** Start **

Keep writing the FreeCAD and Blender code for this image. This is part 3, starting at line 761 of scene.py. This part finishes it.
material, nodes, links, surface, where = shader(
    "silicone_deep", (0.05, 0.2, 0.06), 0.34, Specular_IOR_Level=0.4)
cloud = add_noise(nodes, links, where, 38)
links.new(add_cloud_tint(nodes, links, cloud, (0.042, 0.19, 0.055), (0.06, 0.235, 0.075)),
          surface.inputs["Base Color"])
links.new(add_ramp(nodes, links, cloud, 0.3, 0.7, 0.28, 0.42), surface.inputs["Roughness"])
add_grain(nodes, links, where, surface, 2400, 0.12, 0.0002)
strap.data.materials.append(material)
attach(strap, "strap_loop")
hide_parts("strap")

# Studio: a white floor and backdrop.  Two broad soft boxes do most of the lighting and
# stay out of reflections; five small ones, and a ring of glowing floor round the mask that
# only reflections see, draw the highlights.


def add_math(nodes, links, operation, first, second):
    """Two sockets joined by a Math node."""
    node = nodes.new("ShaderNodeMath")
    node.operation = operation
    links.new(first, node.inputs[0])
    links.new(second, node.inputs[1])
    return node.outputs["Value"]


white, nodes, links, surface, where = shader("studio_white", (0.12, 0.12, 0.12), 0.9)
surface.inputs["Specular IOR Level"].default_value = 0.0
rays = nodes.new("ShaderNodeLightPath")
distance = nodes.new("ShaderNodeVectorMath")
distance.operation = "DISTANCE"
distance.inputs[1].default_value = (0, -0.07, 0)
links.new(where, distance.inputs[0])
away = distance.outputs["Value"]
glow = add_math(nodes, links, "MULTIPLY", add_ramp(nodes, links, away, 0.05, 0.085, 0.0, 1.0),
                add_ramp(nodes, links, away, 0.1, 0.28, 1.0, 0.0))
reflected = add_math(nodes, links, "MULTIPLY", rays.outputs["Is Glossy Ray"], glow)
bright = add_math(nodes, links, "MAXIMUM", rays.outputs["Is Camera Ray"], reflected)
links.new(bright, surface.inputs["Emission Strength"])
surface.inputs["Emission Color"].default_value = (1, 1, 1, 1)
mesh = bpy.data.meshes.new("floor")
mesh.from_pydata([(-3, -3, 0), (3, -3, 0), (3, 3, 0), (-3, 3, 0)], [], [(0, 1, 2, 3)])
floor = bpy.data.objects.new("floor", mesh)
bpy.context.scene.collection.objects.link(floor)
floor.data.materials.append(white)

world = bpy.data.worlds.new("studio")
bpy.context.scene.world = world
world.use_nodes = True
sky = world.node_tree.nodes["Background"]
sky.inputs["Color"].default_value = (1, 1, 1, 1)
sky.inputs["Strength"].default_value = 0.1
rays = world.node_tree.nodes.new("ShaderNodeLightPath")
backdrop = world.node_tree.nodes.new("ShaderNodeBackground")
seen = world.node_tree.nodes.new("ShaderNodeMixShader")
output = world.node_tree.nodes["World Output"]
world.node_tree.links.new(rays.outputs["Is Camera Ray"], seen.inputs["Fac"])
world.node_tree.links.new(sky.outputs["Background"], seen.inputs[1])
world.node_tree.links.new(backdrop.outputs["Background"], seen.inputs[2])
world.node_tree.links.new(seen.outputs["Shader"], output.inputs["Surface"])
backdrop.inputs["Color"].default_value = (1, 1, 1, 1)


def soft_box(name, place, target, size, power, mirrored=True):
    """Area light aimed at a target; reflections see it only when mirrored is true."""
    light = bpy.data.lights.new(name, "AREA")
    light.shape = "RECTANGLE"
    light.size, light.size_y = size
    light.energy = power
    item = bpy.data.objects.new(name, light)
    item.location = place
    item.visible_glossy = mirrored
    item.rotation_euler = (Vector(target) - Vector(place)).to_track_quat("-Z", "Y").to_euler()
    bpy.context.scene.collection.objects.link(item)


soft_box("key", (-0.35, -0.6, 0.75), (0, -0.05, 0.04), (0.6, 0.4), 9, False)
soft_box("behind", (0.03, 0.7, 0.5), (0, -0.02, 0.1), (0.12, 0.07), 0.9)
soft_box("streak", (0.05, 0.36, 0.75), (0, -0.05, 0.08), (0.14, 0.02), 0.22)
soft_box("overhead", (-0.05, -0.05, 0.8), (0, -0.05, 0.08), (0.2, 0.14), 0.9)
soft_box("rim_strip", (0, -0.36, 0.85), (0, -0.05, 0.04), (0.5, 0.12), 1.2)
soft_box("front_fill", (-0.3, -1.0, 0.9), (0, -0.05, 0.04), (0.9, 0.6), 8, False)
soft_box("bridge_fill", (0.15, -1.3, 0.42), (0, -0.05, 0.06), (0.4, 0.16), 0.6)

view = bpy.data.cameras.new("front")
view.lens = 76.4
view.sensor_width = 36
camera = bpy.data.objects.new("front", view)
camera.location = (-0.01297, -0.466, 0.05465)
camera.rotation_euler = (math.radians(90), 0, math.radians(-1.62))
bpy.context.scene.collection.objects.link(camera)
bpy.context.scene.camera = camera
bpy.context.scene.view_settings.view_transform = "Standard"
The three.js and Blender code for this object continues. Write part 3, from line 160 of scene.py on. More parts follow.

** End **

Instruction:
Reproduce the records above exactly as they appear.

Problem solution:
Keep writing the FreeCAD and Blender code for this image. This is part 3, starting at line 761 of scene.py. This part finishes it.
material, nodes, links, surface, where = shader(
    "silicone_deep", (0.05, 0.2, 0.06), 0.34, Specular_IOR_Level=0.4)
cloud = add_noise(nodes, links, where, 38)
links.new(add_cloud_tint(nodes, links, cloud, (0.042, 0.19, 0.055), (0.06, 0.235, 0.075)),
          surface.inputs["Base Color"])
links.new(add_ramp(nodes, links, cloud, 0.3, 0.7, 0.28, 0.42), surface.inputs["Roughness"])
add_grain(nodes, links, where, surface, 2400, 0.12, 0.0002)
strap.data.materials.append(material)
attach(strap, "strap_loop")
hide_parts("strap")

# Studio: a white floor and backdrop.  Two broad soft boxes do most of the lighting and
# stay out of reflections; five small ones, and a ring of glowing floor round the mask that
# only reflections see, draw the highlights.


def add_math(nodes, links, operation, first, second):
    """Two sockets joined by a Math node."""
    node = nodes.new("ShaderNodeMath")
    node.operation = operation
    links.new(first, node.inputs[0])
    links.new(second, node.inputs[1])
    return node.outputs["Value"]


white, nodes, links, surface, where = shader("studio_white", (0.12, 0.12, 0.12), 0.9)
surface.inputs["Specular IOR Level"].default_value = 0.0
rays = nodes.new("ShaderNodeLightPath")
distance = nodes.new("ShaderNodeVectorMath")
distance.operation = "DISTANCE"
distance.inputs[1].default_value = (0, -0.07, 0)
links.new(where, distance.inputs[0])
away = distance.outputs["Value"]
glow = add_math(nodes, links, "MULTIPLY", add_ramp(nodes, links, away, 0.05, 0.085, 0.0, 1.0),
                add_ramp(nodes, links, away, 0.1, 0.28, 1.0, 0.0))
reflected = add_math(nodes, links, "MULTIPLY", rays.outputs["Is Glossy Ray"], glow)
bright = add_math(nodes, links, "MAXIMUM", rays.outputs["Is Camera Ray"], reflected)
links.new(bright, surface.inputs["Emission Strength"])
surface.inputs["Emission Color"].default_value = (1, 1, 1, 1)
mesh = bpy.data.meshes.new("floor")
mesh.from_pydata([(-3, -3, 0), (3, -3, 0), (3, 3, 0), (-3, 3, 0)], [], [(0, 1, 2, 3)])
floor = bpy.data.objects.new("floor", mesh)
bpy.context.scene.collection.objects.link(floor)
floor.data.materials.append(white)

world = bpy.data.worlds.new("studio")
bpy.context.scene.world = world
world.use_nodes = True
sky = world.node_tree.nodes["Background"]
sky.inputs["Color"].default_value = (1, 1, 1, 1)
sky.inputs["Strength"].default_value = 0.1
rays = world.node_tree.nodes.new("ShaderNodeLightPath")
backdrop = world.node_tree.nodes.new("ShaderNodeBackground")
seen = world.node_tree.nodes.new("ShaderNodeMixShader")
output = world.node_tree.nodes["World Output"]
world.node_tree.links.new(rays.outputs["Is Camera Ray"], seen.inputs["Fac"])
world.node_tree.links.new(sky.outputs["Background"], seen.inputs[1])
world.node_tree.links.new(backdrop.outputs["Background"], seen.inputs[2])
world.node_tree.links.new(seen.outputs["Shader"], output.inputs["Surface"])
backdrop.inputs["Color"].default_value = (1, 1, 1, 1)


def soft_box(name, place, target, size, power, mirrored=True):
    """Area light aimed at a target; reflections see it only when mirrored is true."""
    light = bpy.data.lights.new(name, "AREA")
    light.shape = "RECTANGLE"
    light.size, light.size_y = size
    light.energy = power
    item = bpy.data.objects.new(name, light)
    item.location = place
    item.visible_glossy = mirrored
    item.rotation_euler = (Vector(target) - Vector(place)).to_track_quat("-Z", "Y").to_euler()
    bpy.context.scene.collection.objects.link(item)


soft_box("key", (-0.35, -0.6, 0.75), (0, -0.05, 0.04), (0.6, 0.4), 9, False)
soft_box("behind", (0.03, 0.7, 0.5), (0, -0.02, 0.1), (0.12, 0.07), 0.9)
soft_box("streak", (0.05, 0.36, 0.75), (0, -0.05, 0.08), (0.14, 0.02), 0.22)
soft_box("overhead", (-0.05, -0.05, 0.8), (0, -0.05, 0.08), (0.2, 0.14), 0.9)
soft_box("rim_strip", (0, -0.36, 0.85), (0, -0.05, 0.04), (0.5, 0.12), 1.2)
soft_box("front_fill", (-0.3, -1.0, 0.9), (0, -0.05, 0.04), (0.9, 0.6), 8, False)
soft_box("bridge_fill", (0.15, -1.3, 0.42), (0, -0.05, 0.06), (0.4, 0.16), 0.6)

view = bpy.data.cameras.new("front")
view.lens = 76.4
view.sensor_width = 36
camera = bpy.data.objects.new("front", view)
camera.location = (-0.01297, -0.466, 0.05465)
camera.rotation_euler = (math.radians(90), 0, math.radians(-1.62))
bpy.context.scene.collection.objects.link(camera)
bpy.context.scene.camera = camera
bpy.context.scene.view_settings.view_transform = "Standard"
The three.js and Blender code for this object continues. Write part 3, from line 160 of scene.py on. More parts follow.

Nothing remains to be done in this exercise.